Dateline: Toronto, Canada
Ever since Canada shut down its Immigrant Investor Program several months ago, I’ve been predicting a dip in Canadian real estate prices.
Especially where I’ll be in Vancouver this weekend. You can’t shun capital and expect to grow your economy.
However, the situation is even more dire south of the border in The Land of the Free.
The May numbers for U.S. housing on the surface, look to be a positive sign for recovering prices. When the National Association of Realtors (NAR) declared that the price decline was over, they were right: in the category of homes $750,000 and up.
Just another example of government and media cherry picking.

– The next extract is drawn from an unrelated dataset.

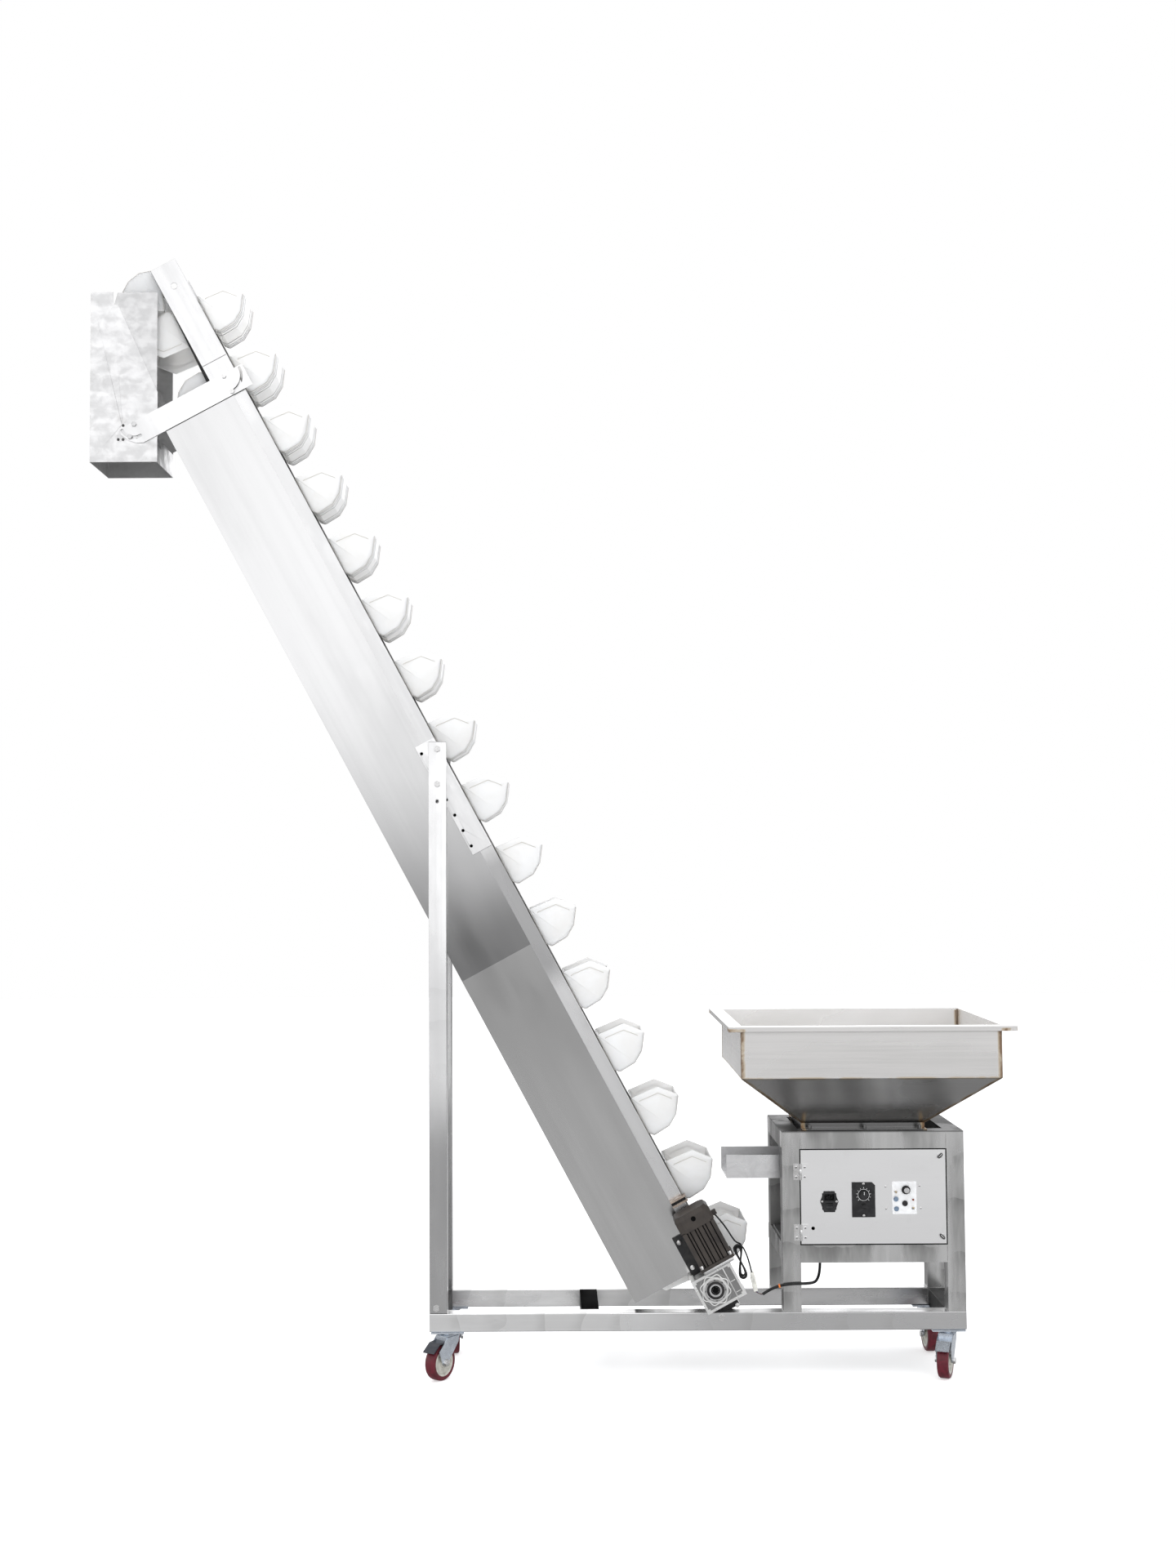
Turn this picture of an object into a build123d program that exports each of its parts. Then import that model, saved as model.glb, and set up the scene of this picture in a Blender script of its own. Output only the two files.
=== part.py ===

For the rest of the country, the picture isn’t so pretty. As per the May 2014 numbers, here’s what we are looking at in percent change in sales from a year ago:
Houses under $100,000: down 12%.
Houses up to $250,000: down over 5%.
Houses up to half a million are also down on a smaller scale, and I expect this trend to continue.
It’s just another reason I urge you not to buy US real estate.
First-time buyers and those who are not paying in “all cash” are the majority of home buyers, and those categories are heading south.
Why staying clear from US housing will save you money in the long run
US housing is cyclical. When you look back at the past 15 years, you can see that booms last about 5-7 years, and busts last about half that time. It’s also regional. While states like California and Florida were skyrocketing around 2005-2006, Texas housing wasn’t changing much. In the short term, you may be just fine with holding your US real estate. Inventory is a key factor in price, and currently, inventory is low across the US:
Inventory is now up about 9.4% from the bottom. On a seasonally adjusted basis, inventory was up slightly in May compared to April. If you are in it for the short term, as in the next year or two, or the long term (like 30 years), you may be okay with your U.S. real estate investments. But if you’re thinking about the next 10 years, you may want to consider other investments. Here are a few reasons US real estate might be a bad idea:
1. Housing starts are down. June 17th numbers from the government show that housing starts and permits not only missed expectations, but tumbled from the previous month by the most since January.
2. The boom cycle is past the peak. Even if we go with a 7 year bull market in real estate, if we consider that this one likely started in mid-2010 after the 2008 recession shakeout was finally ending, we’re 4 years into the boom. Could this last 3 more years? Sure, but I’m not taking those odds.
3. Interest rates are likely to rise. Since the American economy is build on cheap credit, what do you think might happen when interest rates finally start to rise significantly? Yep, me too- again, the rich won’t be affected but the rest of the country will simply stop buying houses and the “American Dream” will no longer be en vogue.
4. The overall economy is not recovering, in reality. We’ve covered the US phony economic recovery here extensively. Essentially, there is no recovery. Without a real recovery, how will people keep trading houses with each other?
5. The election year cycle. The powers that be will prop things up as much as they can until November elections. This may cause problems in housing and other areas after that. “Propping up” can only work so many times. Will this be the time that a crash is on the other side? We don’t know, but it would seem foolish to bet on a house of cards.
So what can you do?
It’s wise to not be in the center of the storm, when it occurs. Will the turmoil in the US happen this year? The next? 2016? We really don’t know. It’s nearly impossible to predict a real estate market, as markets can often act irrationally. But overall, the sinking ship of the Land of the Free can only do so much, and for so long, to keep propping up markets, including housing.
That’s why I encourage you to explore international investments and places to put your money. Why invest in the U.S. when you have investment opportunities like:
- Real estate in Mexico
- Foreign currencies like the Indian Rupee or other undervalued assets
- Actually shorting U.S. real estate
- Commodities investments in Southeast Asia such as rice futures
- Land in rising parts of the world like South America
If you have a home in the US that you live in, consider it as your home, and not an investment.
You will always need a place to live – provided the increasingly militarized government doesn’t expropriate it – and you may not want to move for a variety of reasons.
But the idea that the market is recovering, that real estate is a sure-bet investment, or that you must fulfill the dream of politicians and bankers who want you to tie up your money for decades out of some kind of patriotism or obligation, is a sure way to stay stuck and mired in propaganda that will lead to draining your bank account.